Because of this reluctance, in many countries there isn't enough water or arable land to provide sustenance for all the people. In her 1992 book Last Oasis: Facing Water Scarcity, Sandia Postel cites twenty-six countries with a combined population of some 230 million people suffering from water scarcity in the early 1990s. The shortage of water in the Middle East is illustrative. Speaking in the May 14, 1992, Washington Post, Elias Salameh, founder and director of the University of Jordan's Water Research and Study Center, made the following prediction:
No matter what progress irrigated agriculture makes, Jordan's
natural water at this pace will be exhausted in 2010.

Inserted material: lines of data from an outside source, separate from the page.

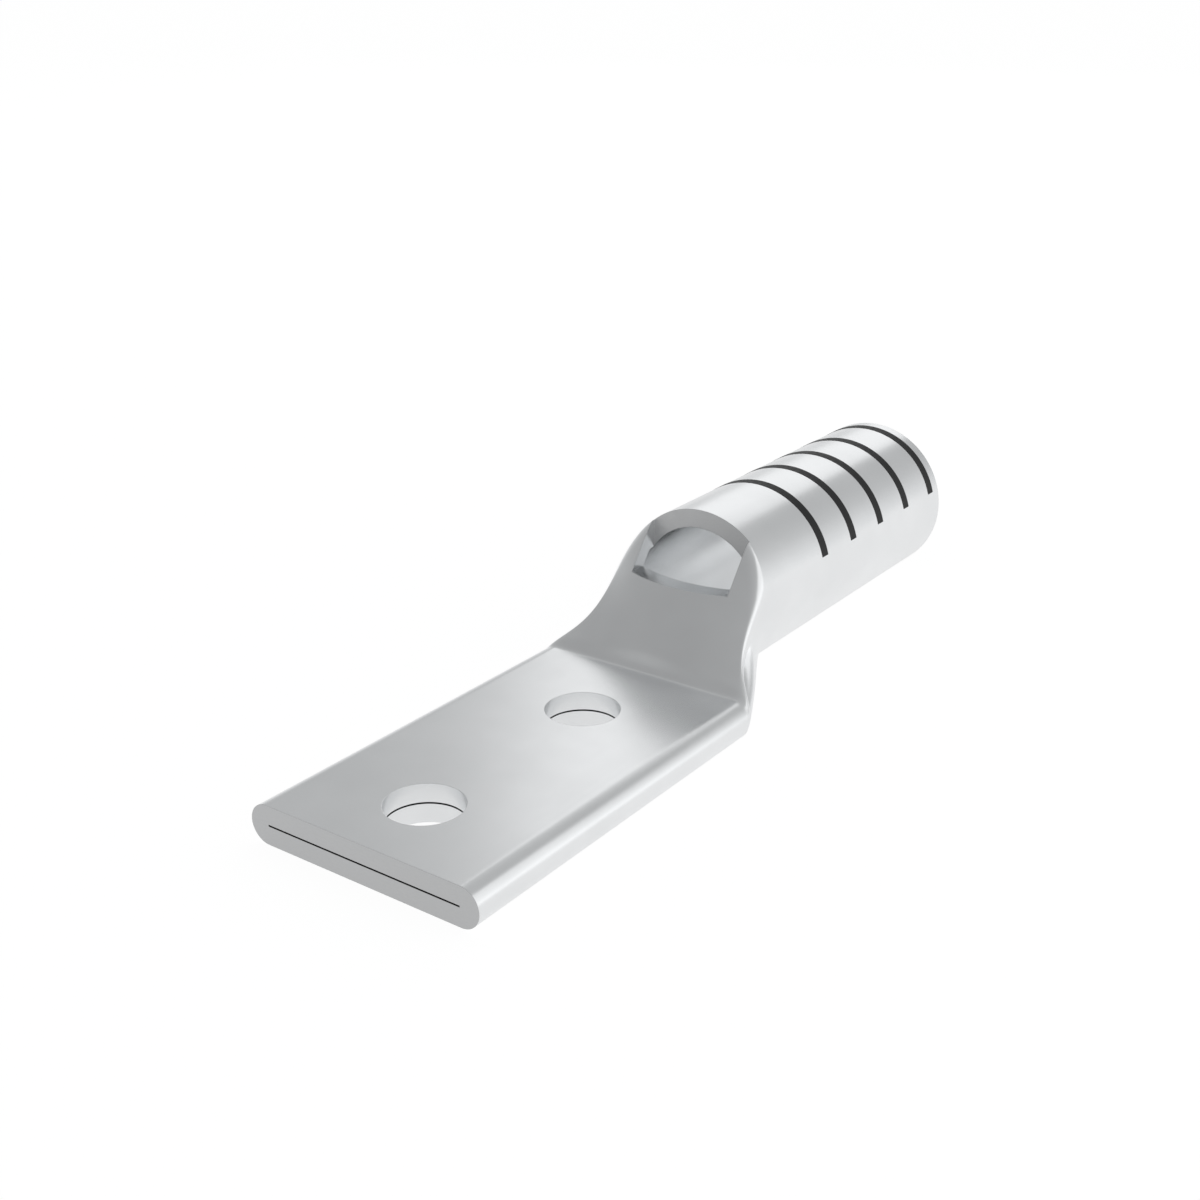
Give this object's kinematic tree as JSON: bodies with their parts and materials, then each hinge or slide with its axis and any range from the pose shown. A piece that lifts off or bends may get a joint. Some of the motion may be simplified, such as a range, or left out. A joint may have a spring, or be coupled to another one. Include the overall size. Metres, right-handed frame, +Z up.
{
  "type": "compression lug",
  "caption": "Long-barrel compression lug: a plated copper tube pressed flat into a pad with two stud holes in line, with a sight window at the foot of the barrel.",
  "frame": {"origin": "midway between the two stud holes, on the underside of the pad", "axes": "+X runs from the pad to the barrel along the lug's length, +Y to the left seen from the pad's end, +Z up out of the pad's top face"},
  "size_m": [0.1761, 0.0498, 0.0356],
  "materials": {
    "plated_copper": "smooth tin plating on copper, satin",
    "band_ink": "thin matte black printing ink"
  },
  "bodies": {
    "root": {"lug": "plated_copper", "crimp_bands": "band_ink"}
  },
  "joints": []
}
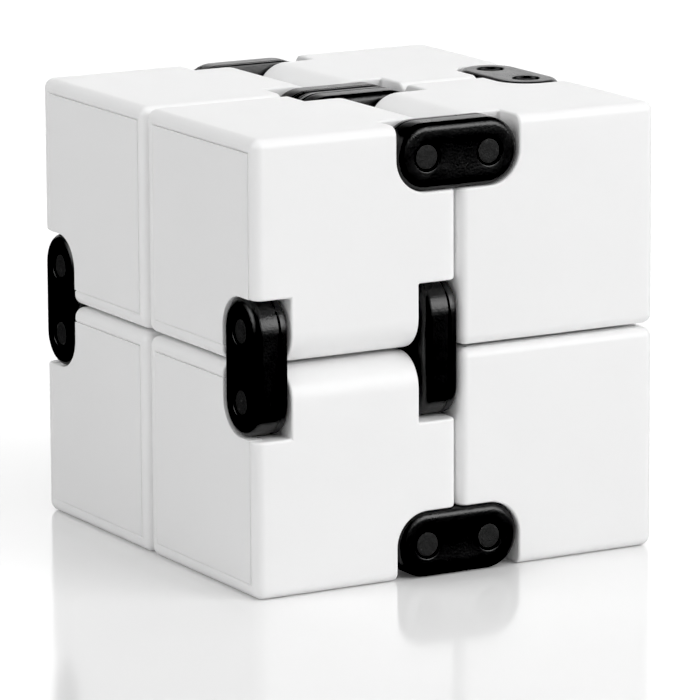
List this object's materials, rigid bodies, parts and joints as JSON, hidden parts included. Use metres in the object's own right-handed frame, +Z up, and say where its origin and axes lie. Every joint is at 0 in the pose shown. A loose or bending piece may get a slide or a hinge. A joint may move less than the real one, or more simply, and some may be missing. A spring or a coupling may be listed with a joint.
{
  "type": "folding infinity cube fidget toy",
  "caption": "Pocket fidget cube of white hollow cubelets in a closed ring, joined by black two-pin hinge links, which folds inside out over and over.",
  "frame": {"origin": "centre of the closed cube's bottom, on the surface it stands on", "axes": "+Z up, +Y to the back, +X to the right; the front face with the top and bottom links faces -Y, the shells' cap panels on the left column face -X"},
  "size_m": [0.04, 0.04, 0.04],
  "materials": {
    "white_shell": "satin moulded ABS, fine texture",
    "white_cap": "satin moulded ABS, fine texture",
    "black_link": "semi-gloss moulded plastic, fine texture",
    "dark_pin": "blackened steel, satin"
  },
  "bodies": {
    "cubelet_back_top_right": {"shell_back_top_right": "white_shell", "cap_back_top_right": "white_cap"},
    "cubelet_front_bottom_left": {"shell_front_bottom_left": "white_shell", "cap_front_bottom_left": "white_cap"},
    "cubelet_front_top_left": {"shell_front_top_left": "white_shell", "cap_front_top_left": "white_cap"},
    "cubelet_back_bottom_left": {"shell_back_bottom_left": "white_shell", "cap_back_bottom_left": "white_cap"},
    "cubelet_back_top_left": {"shell_back_top_left": "white_shell", "cap_back_top_left": "white_cap"},
    "cubelet_front_bottom_right": {"shell_front_bottom_right": "white_shell", "cap_front_bottom_right": "white_cap"},
    "cubelet_front_top_right": {"shell_front_top_right": "white_shell", "cap_front_top_right": "white_cap"},
    "cubelet_back_bottom_right": {"shell_back_bottom_right": "white_shell", "cap_back_bottom_right": "white_cap"},
    "link_right_top": {"plate_right_top_outer": "black_link", "plate_right_top_inner": "black_link", "pin_right_top_back": "dark_pin", "pin_right_top_front": "dark_pin"},
    "link_top_back": {"plate_top_back_outer": "black_link", "plate_top_back_inner": "black_link", "pin_top_back_left": "dark_pin", "pin_top_back_right": "dark_pin"},
    "link_top_front": {"plate_top_front_outer": "black_link", "plate_top_front_inner": "black_link", "pin_top_front_left": "dark_pin", "pin_top_front_right": "dark_pin"},
    "link_bottom_back": {"plate_bottom_back_outer": "black_link", "plate_bottom_back_inner": "black_link", "pin_bottom_back_left": "dark_pin", "pin_bottom_back_right": "dark_pin"},
    "link_bottom_front": {"plate_bottom_front_outer": "black_link", "plate_bottom_front_inner": "black_link", "pin_bottom_front_left": "dark_pin", "pin_bottom_front_right": "dark_pin"},
    "link_left_back": {"plate_left_back_outer": "black_link", "plate_left_back_inner": "black_link", "pin_left_back_top": "dark_pin", "pin_left_back_bottom": "dark_pin"},
    "link_left_front": {"plate_left_front_outer": "black_link", "plate_left_front_inner": "black_link", "pin_left_front_top": "dark_pin", "pin_left_front_bottom": "dark_pin"},
    "half_link_right_bottom_back": {"half_plate_right_bottom_outer_back": "black_link", "half_plate_right_bottom_inner_back": "black_link", "pin_right_bottom_back": "dark_pin"},
    "half_link_right_bottom_front": {"half_plate_right_bottom_outer_front": "black_link", "half_plate_right_bottom_inner_front": "black_link", "pin_right_bottom_front": "dark_pin"}
  },
  "joints": [
    {"name": "right_top_back_pivot", "type": "hinge", "parent": "cubelet_back_top_right", "child": "link_right_top", "pos_m": [0.01705, 0.0031, 0.03008], "axis": [0, 0, 1], "range_deg": [0, 90]},
    {"name": "right_top_front_pivot", "type": "hinge", "parent": "link_right_top", "child": "cubelet_front_top_right", "pos_m": [0.01705, -0.0031, 0.03008], "axis": [0, 0, 1], "range_deg": [0, 90]},
    {"name": "top_back_right_pivot", "type": "hinge", "parent": "cubelet_back_top_right", "child": "link_top_back", "pos_m": [0.0031, 0.01008, 0.03705], "axis": [0, 1, 0], "range_deg": [0, 90]},
    {"name": "top_back_left_pivot", "type": "hinge", "parent": "link_top_back", "child": "cubelet_back_top_left", "pos_m": [-0.0031, 0.01008, 0.03705], "axis": [0, 1, 0], "range_deg": [0, 90]},
    {"name": "left_back_top_pivot", "type": "hinge", "parent": "cubelet_back_top_left", "child": "link_left_back", "pos_m": [-0.01008, 0.01705, 0.0231], "axis": [1, 0, 0], "range_deg": [0, 90]},
    {"name": "left_back_bottom_pivot", "type": "hinge", "parent": "link_left_back", "child": "cubelet_back_bottom_left", "pos_m": [-0.01008, 0.01705, 0.0169], "axis": [1, 0, 0], "range_deg": [0, 90]},
    {"name": "bottom_back_left_pivot", "type": "hinge", "parent": "cubelet_back_bottom_left", "child": "link_bottom_back", "pos_m": [-0.0031, 0.01008, 0.00295], "axis": [0, 1, 0], "range_deg": [0, 90]},
    {"name": "bottom_back_right_pivot", "type": "hinge", "parent": "link_bottom_back", "child": "cubelet_back_bottom_right", "pos_m": [0.0031, 0.01008, 0.00295], "axis": [0, 1, 0], "range_deg": [0, 90]},
    {"name": "right_bottom_back_pivot", "type": "hinge", "parent": "cubelet_back_bottom_right", "child": "half_link_right_bottom_back", "pos_m": [0.01705, 0.0031, 0.00992], "axis": [0, 0, 1], "range_deg": [0, 90]},
    {"name": "top_front_right_pivot", "type": "hinge", "parent": "cubelet_front_top_right", "child": "link_top_front", "pos_m": [0.0031, -0.01008, 0.03705], "axis": [0, 1, 0], "range_deg": [0, 90]},
    {"name": "top_front_left_pivot", "type": "hinge", "parent": "link_top_front", "child": "cubelet_front_top_left", "pos_m": [-0.0031, -0.01008, 0.03705], "axis": [0, 1, 0], "range_deg": [0, 90]},
    {"name": "left_front_top_pivot", "type": "hinge", "parent": "cubelet_front_top_left", "child": "link_left_front", "pos_m": [-0.01008, -0.01705, 0.0231], "axis": [-1, 0, 0], "range_deg": [0, 90]},
    {"name": "left_front_bottom_pivot", "type": "hinge", "parent": "link_left_front", "child": "cubelet_front_bottom_left", "pos_m": [-0.01008, -0.01705, 0.0169], "axis": [-1, 0, 0], "range_deg": [0, 90]},
    {"name": "bottom_front_left_pivot", "type": "hinge", "parent": "cubelet_front_bottom_left", "child": "link_bottom_front", "pos_m": [-0.0031, -0.01008, 0.00295], "axis": [0, 1, 0], "range_deg": [0, 90]},
    {"name": "bottom_front_right_pivot", "type": "hinge", "parent": "link_bottom_front", "child": "cubelet_front_bottom_right", "pos_m": [0.0031, -0.01008, 0.00295], "axis": [0, 1, 0], "range_deg": [0, 90]},
    {"name": "right_bottom_front_pivot", "type": "hinge", "parent": "cubelet_front_bottom_right", "child": "half_link_right_bottom_front", "pos_m": [0.01705, -0.0031, 0.00992], "axis": [0, 0, -1], "range_deg": [0, 90]}
  ],
  "couplings": [
    {"joint": "right_bottom_back_pivot", "follows": "right_top_back_pivot", "ratio": 1},
    {"joint": "right_bottom_front_pivot", "follows": "right_top_front_pivot", "ratio": 1},
    {"joint": "left_front_top_pivot", "follows": "left_back_top_pivot", "ratio": 1},
    {"joint": "left_front_bottom_pivot", "follows": "left_back_bottom_pivot", "ratio": 1},
    {"joint": "bottom_back_left_pivot", "follows": "top_back_left_pivot", "ratio": 1},
    {"joint": "bottom_back_right_pivot", "follows": "top_back_right_pivot", "ratio": 1},
    {"joint": "bottom_front_left_pivot", "follows": "top_front_left_pivot", "ratio": 1},
    {"joint": "bottom_front_right_pivot", "follows": "top_front_right_pivot", "ratio": 1}
  ]
}
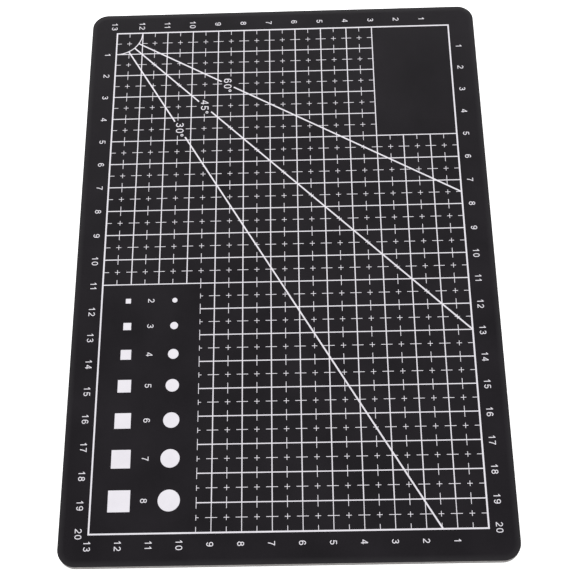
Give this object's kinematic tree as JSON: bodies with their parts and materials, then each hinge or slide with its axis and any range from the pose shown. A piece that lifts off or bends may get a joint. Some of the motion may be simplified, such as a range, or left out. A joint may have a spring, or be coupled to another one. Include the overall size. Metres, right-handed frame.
{
  "type": "cutting mat",
  "caption": "Flat self-healing cutting mat with rounded corners, dark skins over a light core, and a printed centimetre grid with angle guide lines and a size chart.",
  "frame": {"origin": "centre of the underside, on the surface the mat lies on", "axes": "+Z up, out of the printed face; +Y along the long side, towards the end with the corner arc; +X is up for a reader of the numerals"},
  "size_m": [0.15, 0.2196, 0.003],
  "materials": {
    "skin": "fine matte grain, self-healing flexible PVC",
    "core": "plain cut edge of stiff PVC",
    "ink": "matte screen-print ink"
  },
  "bodies": {
    "root": {"top_skin": "skin", "core_sheet": "core", "bottom_skin": "skin", "frame_border": "ink", "centimetre_grid": "ink", "half_centimetre_dashes": "ink", "half_centimetre_crosses": "ink", "corner_arc": "ink", "guide_line_30": "ink", "guide_line_45": "ink", "guide_line_60": "ink", "label_30_degrees": "ink", "label_45_degrees": "ink", "label_60_degrees": "ink", "numerals_top": "ink", "numerals_bottom": "ink", "numerals_left": "ink", "numerals_right": "ink", "size_squares": "ink", "size_discs": "ink", "size_numerals": "ink"}
  },
  "joints": []
}
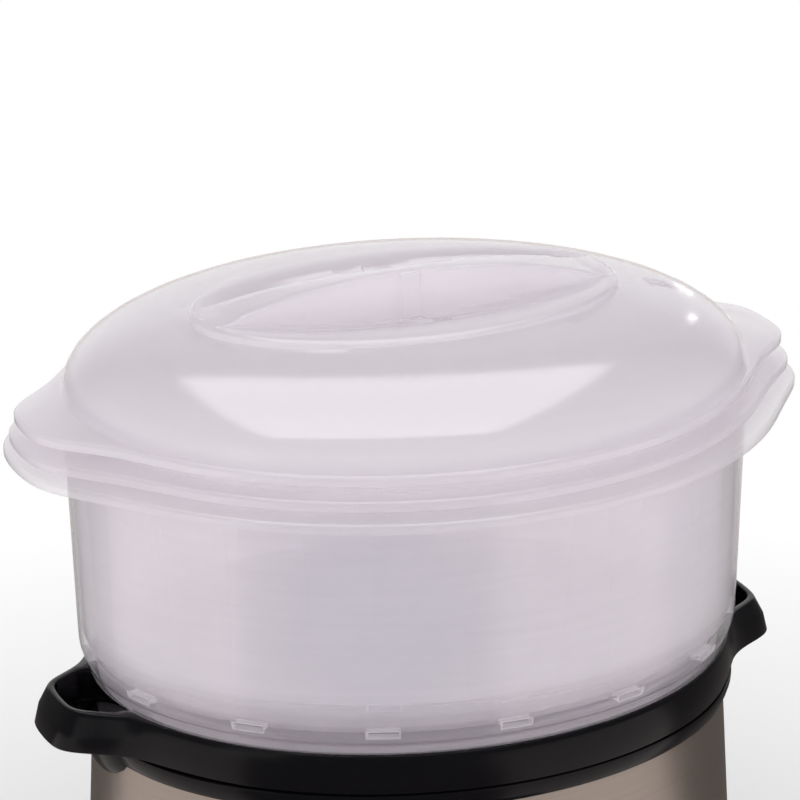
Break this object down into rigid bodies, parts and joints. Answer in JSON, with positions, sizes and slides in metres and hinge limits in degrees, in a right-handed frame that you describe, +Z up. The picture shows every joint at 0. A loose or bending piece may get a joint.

Jordan then will be totally dependent on rain water and
will revert to desert. Its ruin will destabilize the entire
region.... None of the regional countries--Egypt, Israel,
Jordan, Syria, Saudi Arabia or the gulf emirates--can be
self-sufficient in food in the foreseeable future, if ever. All
Middle East economies must be restructured away from
agriculture because of a lack of water.
Yet agriculture remains the predominant source of work in most developing countries. Michael Renner of the Worldwatch Institute says that, in Rwanda, "half of all farming took place on hillsides by the mid-eighties, when overcultivation and soil erosion led to falling yields and a steep decline in total grain production." Overcultivation can then lead to a work shortage. Out of a global workforce of more than two billion people, at least 120 million are unemployed and another 700 million are underemployed or without enough income to meet basic human needs.
Linking the problems, Renner notes that "the Hutu leaders that planned and carried out the genocide in 1994 relied strongly on heavily armed militias" who were recruited primarily from the unemployed. "These were the people who had insufficient land to establish and support a family o! their own and little prospect of finding jobs outside agriculture," Renner continues. "Their lack of hope for the future and low self-esteem were channeled by the extremists into an orgy of violence against those who supposedly were to blame for these misfortunes."
The future with regard to overpopulation need not continue to be so dim. Although unbridled capitalism and the greed of corporations and their allies in politics bear responsibility for world poverty, unemployment, and the degradation of the soil, air, and water, the Vatican's success in organizing opposition on a worldwide level to any reduction of population is chiefly to blame.
The May 28, 1992, New York Times reports that "in preparation for next month's Earth Summit in Rio de Janeiro, Vatican diplomats have begun a campaign to try to insure that the gathering's conclusions on the issue of runaway population growth are not in conflict with Roman Catholic teaching on birth control." The pope has gone so far as to issue a decree to Catholics that states: "In the case of an unjust law such as a law permitting abortion. "In is never lawful to obey it or to take part in a propaganda campaign in favor of such a law or vote for it."